Semester Project Proposal, Draft 2

As I work to refine my ideas about this final project, I’m realizing that the project I actually want to undertake is one that could quite easily turn into a life-long endeavor. The idea of having Tolkien’s manuscripts stored in a digital archive–and potentially creating a program that would animate and superimpose the revisions Tolkien made to each manuscript over his lifetime–excites me. I have had recognize, however, that given my limited (i.e., nonexistent) knowledge of coding and programming, and the fact that the archives are largely owned by the Tolkien Estate and/or private collectors, it’s an idea that is unrealistic at best at this time in my career.

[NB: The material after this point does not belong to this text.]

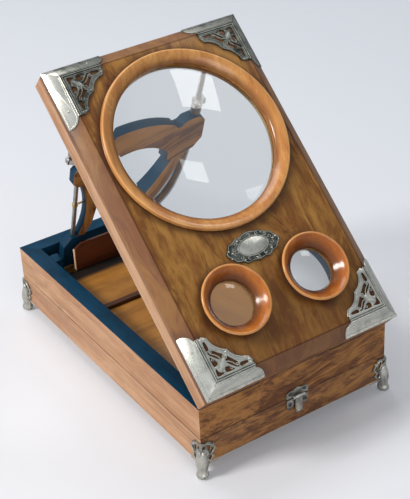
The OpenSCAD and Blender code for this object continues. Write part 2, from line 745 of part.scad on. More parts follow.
module leg_left() { on_strut() color(blue_paint) mirror([1, 0, 0]) strut_leg(); }
foot_in = 54;
foot_out = 78;
foot_bottom_r = 8;
rod_seat_r = 14;
module strut_feet() {
    on_strut() color(blue_paint) both_sides() difference() {
        strut_board([[foot_in, -foot_bottom_r], [foot_out, -foot_bottom_r], [foot_out, foot_top_r - 10],
                     [foot_out - 8, foot_top_r], [foot_in, foot_top_r]]);
        translate([foot_out, 0, 0]) along_x(2 * (foot_out - foot_in) - 10, pivot_r + bore_slip);
        translate([rod_x, 0, rod_seat_r]) cylinder(h = foot_top_r, r = rod_d / 2 + bore_slip, $fn = 48);
    }
}
module lower_rods() {
    on_strut() color(steel) both_sides() translate([rod_x, 0, rod_seat_r + 0.2])
        cylinder(h = rod_top - rod_seat_r - 0.2, r = rod_d / 2, $fn = 48);
}
// Clip: a collar round the rod and beside it a fork that the stay lies in, open to the back
module stay_clips() {
    slot = stay_d / 2 + slip;
    collar_r = rod_d / 2 + clip_wall;
    fork = slot + clip_wall;
    dx = stay_x - rod_x;
    fork_q = lap_q - (clip_hi - stay_foot_r) * tan(stay_lean);
    on_strut() color(steel) both_sides() translate([rod_x, 0, clip_lo]) linear_extrude(clip_hi - clip_lo)
        difference() {
            union() {
                circle(r = collar_r, $fn = 48);
                polygon([[-collar_r, 0], [collar_r, -1], [dx + fork, fork_q - slot],
                         [dx - fork, fork_q - slot]]);
                translate([dx - fork, fork_q - fork]) square([2 * fork, lap_q + 2 * slot - fork_q]);
            }
            circle(r = rod_d / 2 + bore_slip, $fn = 48);
            translate([dx, fork_q]) circle(r = slot, $fn = 48);
            translate([dx - slot, fork_q]) square([2 * slot, lap_q + 2 * slot - fork_q]);
        }
}
eye_ring_place = 76;
eye_ring_h = 3;
eye_ring_wall = 0.7;
eye_shank_r = 1;
eye_shank_l = 8.6;
eye_shank_out = rod_d / 2 + 0.25 + eye_shank_l / 2;
module rod_eyes() {
    on_strut() color(brass) both_sides() translate([rod_x, 0, eye_ring_place]) difference() {
        union() {
            cylinder(h = eye_ring_h, r = rod_d / 2 + eye_ring_wall, center = true, $fn = 48);
            translate([-eye_shank_out, 0, 0]) along_x(eye_shank_l, eye_shank_r);
        }
        cylinder(h = eye_ring_h + 1, r = rod_d / 2 + bore_slip, center = true, $fn = 48);
        translate([-rod_x, 0, -eye_ring_place]) strut_leg();
    }
}
// Bearing blocks on the side walls and the pins that the strut swings on
module bearing_pin_room() {
    translate([inner_x, strut_y, strut_z]) along_x(16, pivot_r + bore_slip);
}
module strut_bearings() {
    on_case() color(blue_paint) both_sides() difference() {
        translate([foot_out + 0.5, strut_y - 7, floor_top]) cube([inner_x - foot_out - 0.5, 14, 18.5]);
        translate([inner_x, strut_y, strut_z]) along_x(40, pivot_r);
    }
}
module strut_pins() {
    on_case() color(steel) both_sides() translate([foot_out + 1, strut_y, strut_z]) along_x(32, pivot_r);
}

// Card slide in its grooves, and the folding rest on it
module carriage_board() {
    on_case() color(walnut) translate([0, slide_y, floor_top + slip])
        translate([-inner_x - groove_d, 0, 0])
            cube([2 * (inner_x + groove_d), rest_front + rest_t - slide_y, carriage_t]);
}
rest_corner = [9, 5.5];
rest_edge = rest_pin_z + rest_h - rest_t / 2;
module card_rest_pivots() {
    gap = 0.4;
    plate = 2.5;
    on_case() color(brass) both_sides() {
        translate([rest_x + gap, rest_front, carriage_top]) cube([plate, rest_t, 3.4]);
        translate([rest_x + gap - 4, rest_pin_y, rest_pin_z]) along_x(10, rest_pin_r);
    }
}
module card_rest() {
    on_case() color(dark_wood) difference() {
        union() {
            translate([0, rest_front + rest_t, 0]) rotate([90, 0, 0]) linear_extrude(rest_t)
                polygon([[-rest_x, rest_pin_z], [rest_x, rest_pin_z], [rest_x, rest_edge - rest_corner[1]],
                         [rest_x - rest_corner[0], rest_edge], [rest_corner[0] - rest_x, rest_edge],
                         [-rest_x, rest_edge - rest_corner[1]]]);
            translate([0, rest_pin_y, rest_pin_z]) along_x(2 * rest_x, rest_t / 2);
        }
        both_sides() translate([rest_x, rest_pin_y, rest_pin_z]) along_x(22, rest_pin_r + bore_slip);
    }
}

module foot_front_left() { foot(false, false); }
module foot_front_right() { foot(true, false); }
module foot_rear_left() { foot(false, true); }
module foot_rear_right() { foot(true, true); }
module mount_front_left() { corner_mount(false, false); }
module mount_front_right() { corner_mount(true, false); }
module mount_rear_left() { corner_mount(false, true); }
module mount_rear_right() { corner_mount(true, true); }

lower_front();
lower_back();
lower_left();
lower_right();
bottom_board();
foot_front_left();
foot_front_right();
foot_rear_left();
foot_rear_right();
foot_pins();
catch_lower_plate();
catch_lower_screws();
case_hinge_leaves_lower();
case_hinge_pins();
upper_front();
upper_back();
upper_left();
upper_right();
case_floor();
strut_bearings();
strut_pins();
catch_upper_plate();
catch_upper_screws();
case_hinge_leaves_upper();
lid_hinge_leaves_case();
lid_hinge_pins();
catch_pin();
catch_tongue();
lid_panel();
lid_front_rail();
lid_rear_rail();
lid_left_rail();
lid_right_rail();
big_ring();
big_lens();
big_lens_retainer();
eyepiece_ring_left();
eyepiece_ring_right();
eyepiece_lenses();
eyepiece_retainers();
mount_front_left();
mount_front_right();
mount_rear_left();
mount_rear_right();
mount_pins();
cartouche();
cartouche_pins();
lid_hinge_leaves_lid();
stay_brackets();
stay_rods();
arch_rail();
leg_left();
leg_right();
strut_feet();
lower_rods();
stay_clips();
rod_eyes();
carriage_board();
card_rest_pivots();
card_rest();
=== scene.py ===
"""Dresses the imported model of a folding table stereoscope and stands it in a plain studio.

Three sets of axes are used, all in millimetres and all with x to the right:
case axes: y from the front face to the back, z up from the rim of the case;
lid axes: v (as y) along the lid from its front edge, n (as z) up through the lid;
strut axes: q (as y) towards the back, r (as z) up along the strut from its pivot.
"""

import json
import logging
import math
from dataclasses import dataclass, field
from enum import Enum
from typing import Iterable, Sequence

import bmesh
import bpy
from mathutils import Matrix, Vector

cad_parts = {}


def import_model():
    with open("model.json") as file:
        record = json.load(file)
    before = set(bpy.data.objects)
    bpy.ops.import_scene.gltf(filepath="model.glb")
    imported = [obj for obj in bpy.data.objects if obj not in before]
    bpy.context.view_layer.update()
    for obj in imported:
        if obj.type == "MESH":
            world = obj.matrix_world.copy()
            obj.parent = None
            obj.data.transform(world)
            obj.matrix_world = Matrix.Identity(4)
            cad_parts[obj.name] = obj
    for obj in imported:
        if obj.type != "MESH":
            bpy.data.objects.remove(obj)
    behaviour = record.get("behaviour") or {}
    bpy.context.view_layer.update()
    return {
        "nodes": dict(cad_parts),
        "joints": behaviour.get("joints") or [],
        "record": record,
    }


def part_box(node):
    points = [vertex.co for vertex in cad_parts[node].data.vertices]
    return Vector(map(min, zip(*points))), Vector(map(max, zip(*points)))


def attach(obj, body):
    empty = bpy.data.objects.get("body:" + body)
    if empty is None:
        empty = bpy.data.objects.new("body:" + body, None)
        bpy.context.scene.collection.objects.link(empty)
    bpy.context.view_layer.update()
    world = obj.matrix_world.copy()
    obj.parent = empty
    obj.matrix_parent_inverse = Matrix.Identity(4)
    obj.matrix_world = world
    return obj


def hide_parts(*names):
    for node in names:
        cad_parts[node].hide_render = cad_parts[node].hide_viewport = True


LOG = logging.getLogger("stereoscope")
MM = 0.001
STILL = Matrix.Identity(4)

Point = tuple[float, float]
Point3 = tuple[float, float, float]
Colour = tuple[float, float, float, float]
Piece = bpy.types.Object
Material = bpy.types.Material
Effects = dict[str, bpy.types.NodeTree]


def tone(red: int, green: int, blue: int) -> Colour:
    """Turns a screen colour, 0 to 255, into the linear colour that a shader wants.

    Args:
        red: Red of the screen colour.
        green: Green of the screen colour.
        blue: Blue of the screen colour.

    Returns:
        The linear colour with an alpha of 1.
    """
    parts = [channel / 255 for channel in (red, green, blue)]
    linear = [p / 12.92 if p <= 0.04045 else ((p + 0.055) / 1.055) ** 2.4 for p in parts]
    return (linear[0], linear[1], linear[2], 1.0)


def arc(centre: Point, radius: float, start: float, end: float, steps: int) -> list[Point]:
    """Points on an arc.

    Args:
        centre: Middle of the arc.
        radius: Radius of the arc.
        start: First angle in degrees.
        end: Last angle in degrees.
        steps: Number of equal steps.

    Returns:
        The steps + 1 points from start to end.
    """
    angles = [math.radians(start + (end - start) * k / steps) for k in range(steps + 1)]
    return [(centre[0] + radius * math.cos(a), centre[1] + radius * math.sin(a)) for a in angles]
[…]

On the other hand…  This project is important to me because by beginning to log and organize the vast number of revisions and manuscripts in a digital archive, we could see important patterns emerge, make direct comparisons between drafts and transcriptions, superimpose multiple manuscripts of the same story, and track important changes on a variety of levels. It would allow us to cross-reference Tolkien’s drafts, which in turn would make it possible for scholars to conduct process readings with an ease and depth heretofore difficult or even impossible. Furthermore, opening up the Tolkien archives to scholars around the world who may not have the resources to visit the various collections would not only level the playing field among Tolkien scholars–it would also enrich the field as a whole in that it makes possible a level of research and collaboration we haven’t yet experienced. And I would love to see it include the priceless work fans have done in creating things like these mind-blowing, elaborate interactive maps, timelines, and genealogies.

At first, I toyed with the idea of limiting my scope to a single Tolkien manuscript and creating a very simple display that would allow me to in some way superimpose his revisions, rather than having them in the linear sort of format that they’re presented in by Christopher Tolkien in The History of Middle-earth series. But, this would mean that I couldn’t make my work readily available to the public in any way because of copyright issues (at least, not without a lot of hassle that isn’t worth it at this stage), and I’m really hoping to get other Tolkien scholars on board with the project as it develops.

Various readings and conversations (along with the fact that a once-in-a-lifetime collection of Tolkien’s manuscripts and artwork is currently on display at the Morgan Library in NYC) have prompted me to think about moving in slightly different directions with this project. So, my current goal is to write a paper describing my vision for this Digital Tolkien Archive and why I believe it’s something we need to seriously consider developing, in collaboration with the Tolkien Estate, of course. The essay will work to explain how such an archive would advance scholarship while addressing important issues of textual criticism, such as authorial authority (v. that of the reader/critic), the relevance of marginalia, and the transition from manuscript to digital/screen. All these topics would of course be considered within the context of Tolkien’s work, but I’d be drawing from many of our readings for this semester, especially McGann’s Radiant Textuality.

Finally, I’d love to also use this project as a conference presentation this summer. This year, The Mythopoeic Society’s conference theme is “Looking Back, Moving Forward,” and I think that would be a great time to get a lot of Tolkien fans and scholars invested in the possibilities ahead of us.